** REQUEST **
Say how many lines contain the word "handed". Only the number should be given.

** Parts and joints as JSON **

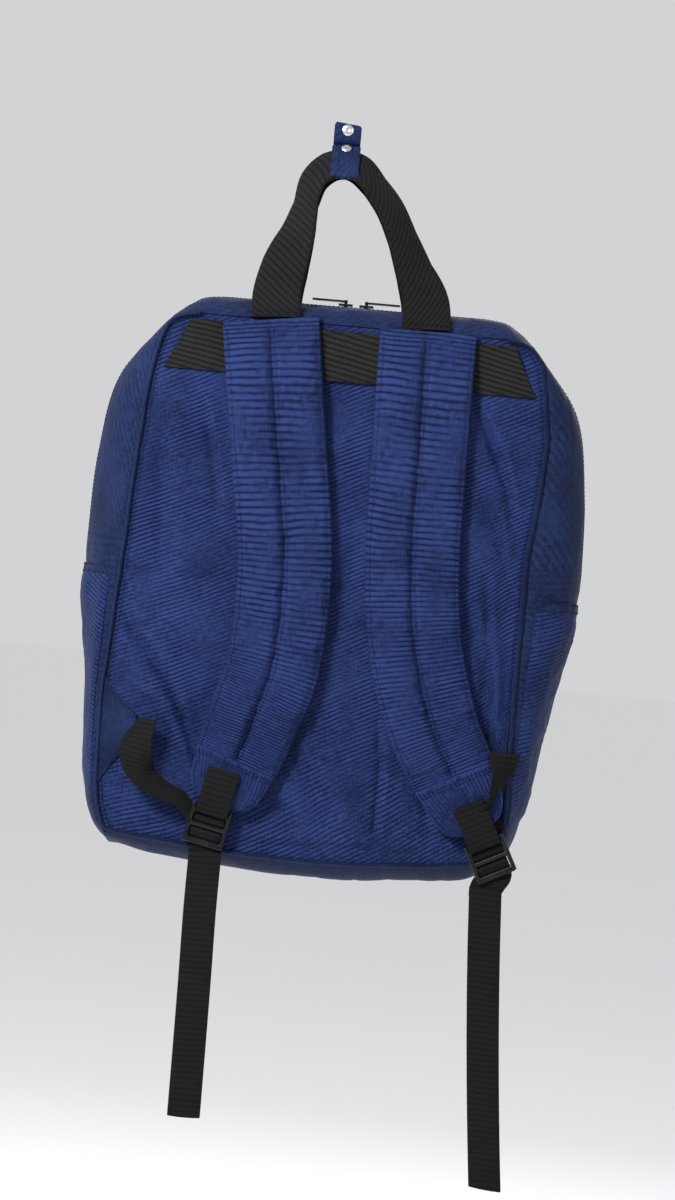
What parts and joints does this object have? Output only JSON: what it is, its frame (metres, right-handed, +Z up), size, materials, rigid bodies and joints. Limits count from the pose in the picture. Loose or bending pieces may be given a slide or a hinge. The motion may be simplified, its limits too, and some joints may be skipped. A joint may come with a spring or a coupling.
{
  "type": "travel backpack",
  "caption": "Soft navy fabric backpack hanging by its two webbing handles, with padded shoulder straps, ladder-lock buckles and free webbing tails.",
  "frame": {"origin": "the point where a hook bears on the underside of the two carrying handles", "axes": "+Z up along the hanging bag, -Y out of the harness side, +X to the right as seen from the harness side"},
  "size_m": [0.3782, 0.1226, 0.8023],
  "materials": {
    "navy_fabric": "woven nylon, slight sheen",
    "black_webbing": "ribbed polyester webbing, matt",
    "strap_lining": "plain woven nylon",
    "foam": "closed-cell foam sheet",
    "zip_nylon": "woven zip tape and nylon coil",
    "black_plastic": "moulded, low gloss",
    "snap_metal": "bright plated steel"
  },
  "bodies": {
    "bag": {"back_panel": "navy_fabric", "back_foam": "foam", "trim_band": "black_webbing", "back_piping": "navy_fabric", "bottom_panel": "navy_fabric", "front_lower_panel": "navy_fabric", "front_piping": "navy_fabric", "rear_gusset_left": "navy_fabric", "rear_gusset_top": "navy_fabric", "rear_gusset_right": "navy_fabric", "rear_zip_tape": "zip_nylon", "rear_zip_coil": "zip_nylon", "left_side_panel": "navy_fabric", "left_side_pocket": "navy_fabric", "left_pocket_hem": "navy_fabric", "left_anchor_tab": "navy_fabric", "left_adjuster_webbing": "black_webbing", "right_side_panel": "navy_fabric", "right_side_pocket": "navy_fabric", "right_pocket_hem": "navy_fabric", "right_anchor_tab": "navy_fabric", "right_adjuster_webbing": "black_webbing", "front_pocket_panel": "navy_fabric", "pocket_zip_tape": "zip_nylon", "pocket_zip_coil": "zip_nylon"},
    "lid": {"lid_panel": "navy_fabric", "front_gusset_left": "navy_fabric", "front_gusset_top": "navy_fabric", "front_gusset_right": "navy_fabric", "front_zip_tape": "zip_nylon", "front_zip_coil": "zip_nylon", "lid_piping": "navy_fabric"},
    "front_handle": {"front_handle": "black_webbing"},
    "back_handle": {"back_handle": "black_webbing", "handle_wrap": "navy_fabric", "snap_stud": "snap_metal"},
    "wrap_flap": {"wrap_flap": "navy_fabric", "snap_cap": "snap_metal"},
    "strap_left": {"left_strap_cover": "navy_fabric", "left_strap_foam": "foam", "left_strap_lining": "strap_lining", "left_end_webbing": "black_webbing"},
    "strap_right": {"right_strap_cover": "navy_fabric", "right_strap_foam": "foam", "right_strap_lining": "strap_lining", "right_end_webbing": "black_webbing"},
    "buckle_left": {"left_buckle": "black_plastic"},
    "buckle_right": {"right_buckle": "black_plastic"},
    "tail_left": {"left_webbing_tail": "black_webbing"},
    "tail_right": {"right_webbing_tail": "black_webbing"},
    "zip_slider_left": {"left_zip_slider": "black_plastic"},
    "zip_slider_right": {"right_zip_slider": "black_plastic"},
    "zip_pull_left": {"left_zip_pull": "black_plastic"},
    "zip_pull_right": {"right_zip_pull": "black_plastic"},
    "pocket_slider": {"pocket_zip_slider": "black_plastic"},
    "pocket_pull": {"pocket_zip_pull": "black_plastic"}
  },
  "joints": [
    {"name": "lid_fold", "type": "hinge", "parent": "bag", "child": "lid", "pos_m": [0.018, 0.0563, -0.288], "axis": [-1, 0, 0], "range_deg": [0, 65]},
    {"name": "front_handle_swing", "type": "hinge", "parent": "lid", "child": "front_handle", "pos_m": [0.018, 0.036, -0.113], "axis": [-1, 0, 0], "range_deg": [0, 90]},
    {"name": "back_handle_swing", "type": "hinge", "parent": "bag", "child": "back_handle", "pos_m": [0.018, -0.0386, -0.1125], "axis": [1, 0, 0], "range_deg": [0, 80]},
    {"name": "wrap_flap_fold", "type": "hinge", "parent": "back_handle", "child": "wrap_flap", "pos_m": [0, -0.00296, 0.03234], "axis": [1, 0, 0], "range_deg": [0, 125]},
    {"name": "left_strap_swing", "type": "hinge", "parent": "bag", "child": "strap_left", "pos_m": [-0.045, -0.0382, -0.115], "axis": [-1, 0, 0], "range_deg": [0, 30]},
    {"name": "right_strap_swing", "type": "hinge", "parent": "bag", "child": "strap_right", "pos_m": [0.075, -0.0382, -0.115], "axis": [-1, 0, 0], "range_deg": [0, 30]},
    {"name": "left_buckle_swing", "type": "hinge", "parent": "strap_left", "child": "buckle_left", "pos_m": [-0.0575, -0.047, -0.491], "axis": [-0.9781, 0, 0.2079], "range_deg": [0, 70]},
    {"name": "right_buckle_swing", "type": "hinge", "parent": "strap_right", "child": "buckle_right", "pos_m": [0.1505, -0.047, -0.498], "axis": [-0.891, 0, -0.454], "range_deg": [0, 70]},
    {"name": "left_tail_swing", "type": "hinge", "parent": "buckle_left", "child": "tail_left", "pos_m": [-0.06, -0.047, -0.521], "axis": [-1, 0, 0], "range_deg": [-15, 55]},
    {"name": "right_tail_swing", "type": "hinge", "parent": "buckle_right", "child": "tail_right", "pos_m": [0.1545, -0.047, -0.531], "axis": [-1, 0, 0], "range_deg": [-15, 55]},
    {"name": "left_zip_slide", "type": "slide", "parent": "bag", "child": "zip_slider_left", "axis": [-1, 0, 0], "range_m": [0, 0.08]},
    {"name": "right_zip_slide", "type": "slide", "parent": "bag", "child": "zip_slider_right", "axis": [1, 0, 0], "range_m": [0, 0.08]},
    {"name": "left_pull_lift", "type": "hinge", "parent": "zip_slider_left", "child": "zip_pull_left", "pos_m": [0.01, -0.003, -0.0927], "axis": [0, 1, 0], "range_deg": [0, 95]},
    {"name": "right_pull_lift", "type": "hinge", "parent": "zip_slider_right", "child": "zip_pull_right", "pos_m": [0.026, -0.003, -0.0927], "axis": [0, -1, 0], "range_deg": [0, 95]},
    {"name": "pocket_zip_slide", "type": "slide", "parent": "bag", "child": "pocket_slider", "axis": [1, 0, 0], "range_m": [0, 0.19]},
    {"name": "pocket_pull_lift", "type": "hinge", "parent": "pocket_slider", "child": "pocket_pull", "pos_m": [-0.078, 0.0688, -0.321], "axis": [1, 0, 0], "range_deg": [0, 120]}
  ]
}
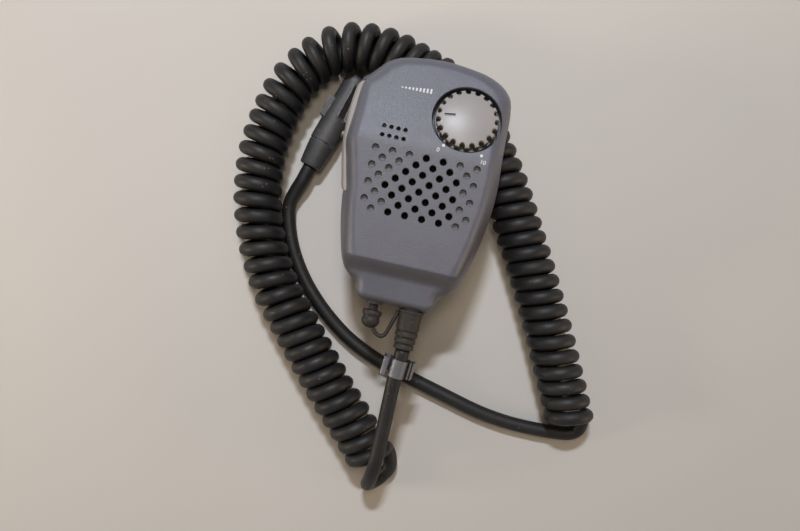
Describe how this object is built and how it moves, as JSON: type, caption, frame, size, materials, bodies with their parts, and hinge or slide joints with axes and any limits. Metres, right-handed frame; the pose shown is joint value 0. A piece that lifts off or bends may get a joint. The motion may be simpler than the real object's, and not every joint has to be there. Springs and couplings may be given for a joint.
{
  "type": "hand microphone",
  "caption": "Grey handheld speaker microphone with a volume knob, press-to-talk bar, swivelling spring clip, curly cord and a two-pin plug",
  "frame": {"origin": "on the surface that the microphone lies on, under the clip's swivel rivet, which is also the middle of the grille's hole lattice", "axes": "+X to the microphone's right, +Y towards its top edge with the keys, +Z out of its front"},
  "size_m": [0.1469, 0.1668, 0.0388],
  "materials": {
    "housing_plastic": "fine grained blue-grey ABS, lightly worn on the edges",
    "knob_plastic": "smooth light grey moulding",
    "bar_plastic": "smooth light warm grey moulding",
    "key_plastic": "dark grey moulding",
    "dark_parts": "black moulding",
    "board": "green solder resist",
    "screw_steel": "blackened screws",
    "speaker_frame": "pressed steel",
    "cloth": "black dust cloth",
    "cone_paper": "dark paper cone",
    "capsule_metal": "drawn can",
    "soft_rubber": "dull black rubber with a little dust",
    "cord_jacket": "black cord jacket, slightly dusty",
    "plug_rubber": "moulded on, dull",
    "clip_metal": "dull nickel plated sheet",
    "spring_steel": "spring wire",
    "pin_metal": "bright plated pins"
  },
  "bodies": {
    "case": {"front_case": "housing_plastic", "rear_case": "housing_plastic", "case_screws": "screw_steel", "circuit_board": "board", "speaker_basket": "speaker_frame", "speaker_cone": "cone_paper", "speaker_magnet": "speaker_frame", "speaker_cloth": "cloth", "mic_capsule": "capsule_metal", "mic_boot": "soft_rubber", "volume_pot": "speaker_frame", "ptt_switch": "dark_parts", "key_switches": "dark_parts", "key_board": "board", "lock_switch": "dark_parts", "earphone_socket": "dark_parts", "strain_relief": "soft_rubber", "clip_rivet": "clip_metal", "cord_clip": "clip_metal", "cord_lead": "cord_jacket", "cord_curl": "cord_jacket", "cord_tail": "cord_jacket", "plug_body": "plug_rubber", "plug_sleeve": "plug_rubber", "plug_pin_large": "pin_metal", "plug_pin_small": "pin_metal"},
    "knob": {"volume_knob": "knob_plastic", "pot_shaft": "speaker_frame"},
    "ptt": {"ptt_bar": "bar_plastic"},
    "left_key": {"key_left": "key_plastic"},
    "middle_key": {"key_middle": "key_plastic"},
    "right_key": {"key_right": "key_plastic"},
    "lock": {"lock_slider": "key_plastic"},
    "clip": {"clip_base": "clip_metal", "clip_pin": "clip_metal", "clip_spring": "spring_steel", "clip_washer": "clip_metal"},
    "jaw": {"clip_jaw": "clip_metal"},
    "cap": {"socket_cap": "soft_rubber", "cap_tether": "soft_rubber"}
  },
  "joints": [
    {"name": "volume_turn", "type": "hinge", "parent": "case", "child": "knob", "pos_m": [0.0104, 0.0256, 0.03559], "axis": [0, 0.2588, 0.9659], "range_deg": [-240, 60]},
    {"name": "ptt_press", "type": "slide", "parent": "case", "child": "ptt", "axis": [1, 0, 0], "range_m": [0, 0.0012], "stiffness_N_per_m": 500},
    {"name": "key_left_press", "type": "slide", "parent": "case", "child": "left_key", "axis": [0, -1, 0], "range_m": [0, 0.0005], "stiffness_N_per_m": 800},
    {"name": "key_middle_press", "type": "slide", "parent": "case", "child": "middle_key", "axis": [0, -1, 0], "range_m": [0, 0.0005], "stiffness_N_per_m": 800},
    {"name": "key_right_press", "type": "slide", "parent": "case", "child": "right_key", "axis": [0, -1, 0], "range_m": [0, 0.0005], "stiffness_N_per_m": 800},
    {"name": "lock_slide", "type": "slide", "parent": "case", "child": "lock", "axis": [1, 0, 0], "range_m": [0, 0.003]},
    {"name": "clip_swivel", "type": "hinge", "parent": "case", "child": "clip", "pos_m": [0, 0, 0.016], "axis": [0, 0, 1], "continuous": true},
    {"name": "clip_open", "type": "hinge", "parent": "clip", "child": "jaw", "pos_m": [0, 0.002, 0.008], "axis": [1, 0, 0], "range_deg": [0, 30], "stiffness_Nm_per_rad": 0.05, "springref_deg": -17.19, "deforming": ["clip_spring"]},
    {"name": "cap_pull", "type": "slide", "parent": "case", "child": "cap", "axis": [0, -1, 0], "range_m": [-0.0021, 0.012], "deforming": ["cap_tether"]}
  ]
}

** TASK ANSWER **
2